What is the best material for apparel snapback caps if I want a premium look?
Cotton twill and wool-blend styles usually deliver the most classic premium feel because they hold structure well and accept embroidery cleanly. If the goal is a sharper modern look, dense polyester with a matte finish can also work, as long as the front panels are reinforced correctly.
How do apparel snapback caps material choices affect printing and embroidery?
Stable, tighter weaves handle embroidery better because the stitches sit flat and the front panel stays firm. Thin or stretchy fabrics can distort under heavy thread density, while smooth polyester often handles heat transfer more consistently.
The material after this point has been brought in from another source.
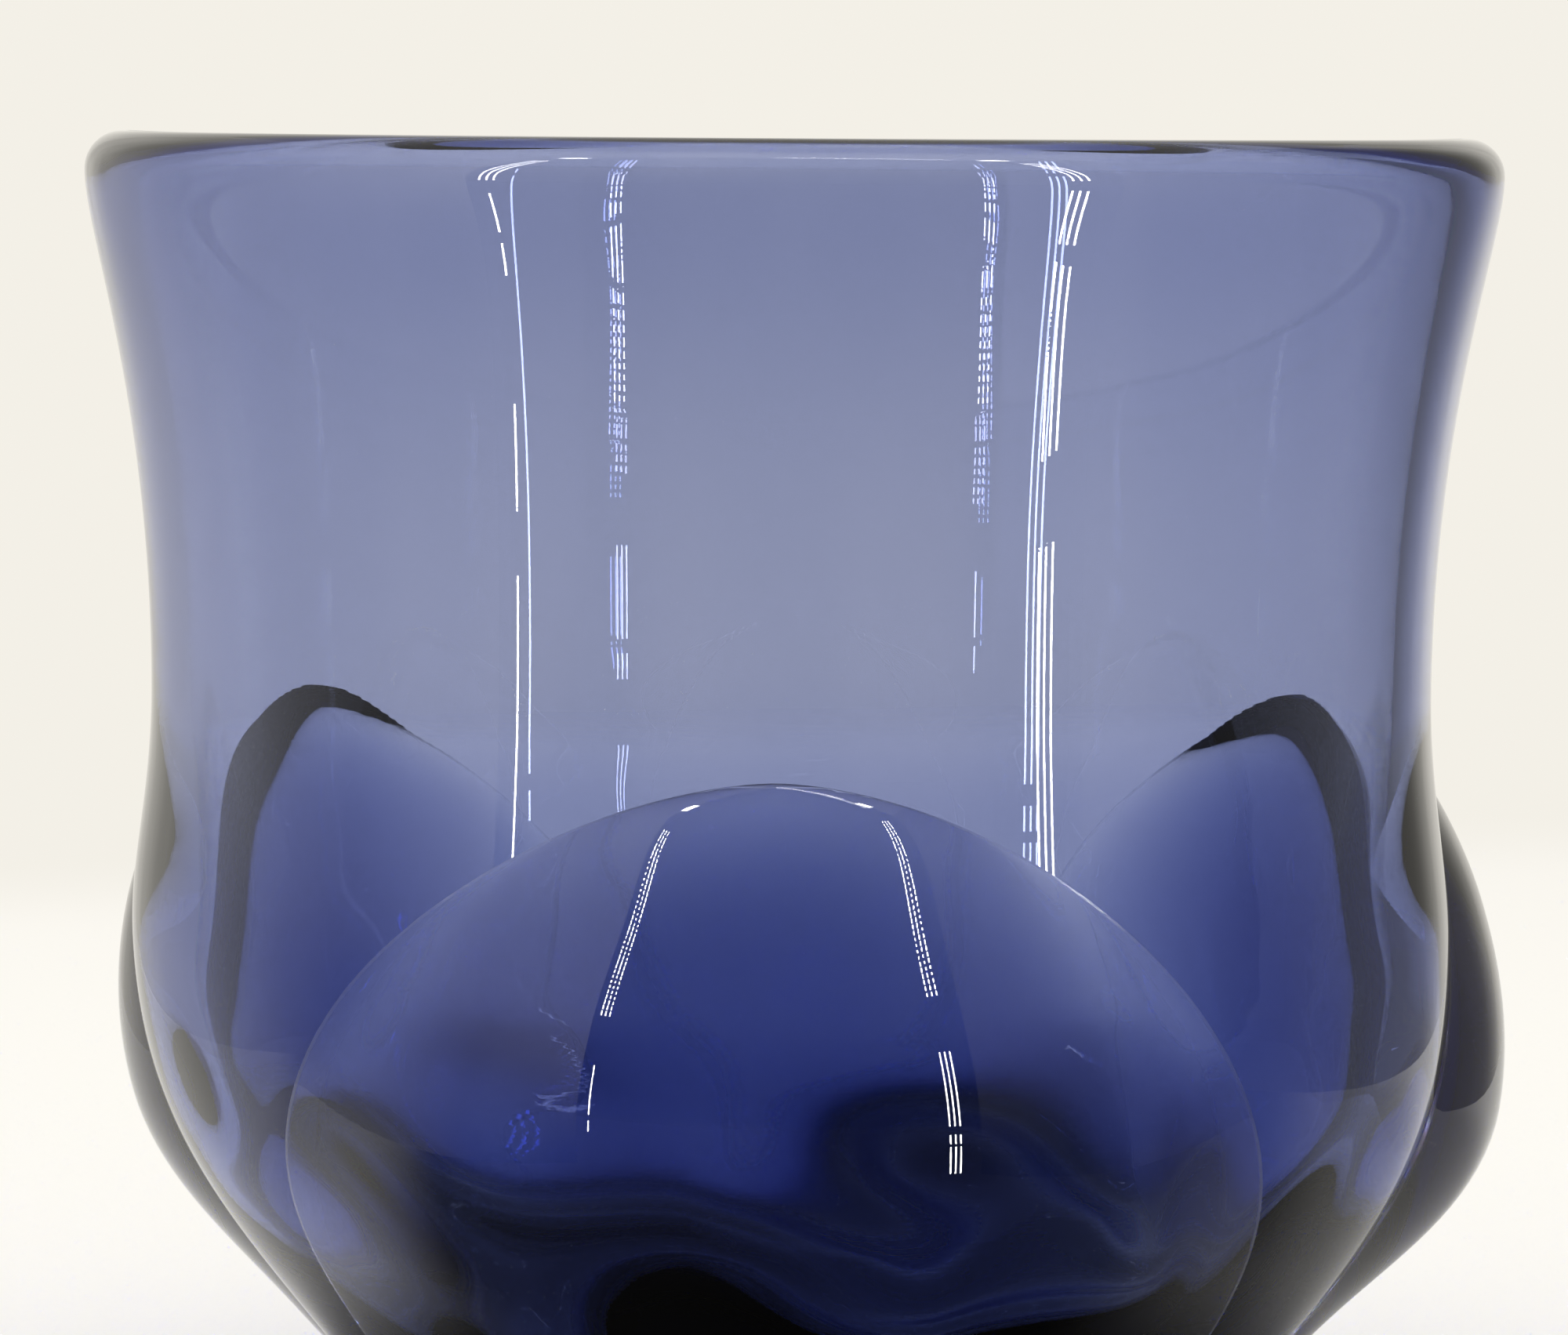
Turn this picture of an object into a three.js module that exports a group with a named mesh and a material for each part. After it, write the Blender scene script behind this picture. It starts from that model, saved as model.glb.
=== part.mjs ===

The same artwork can behave very differently depending on the body fabric.
Which material is best for hot-weather snapback caps?
Lightweight polyester, cotton blends, or mesh-backed builds usually perform better for airflow and moisture control. Avoid overly heavy fabrics and thick lining unless the cap is meant for fashion-first use rather than long outdoor wear. Breathability matters more than many buyers expect once the cap is worn for a full day.
How much does material change the unit cost of snapback caps?
Heavier fabrics, premium blends, custom closures, and extra reinforcement all raise unit cost. MOQ also matters because setup costs get spread across fewer units, which makes smaller runs more expensive per cap. Decoration complexity and packaging can move the final number just as much as the fabric itself.
What should I ask for before approving apparel snapback caps production?
Ask for a sample or swatch of the exact fabric, plus confirmation of visor board, closure type, and decoration method. Also confirm lead time, MOQ, and any material substitutions before sign-off so there are no surprise changes later. If packaging is part of the order, request that spec in writing too.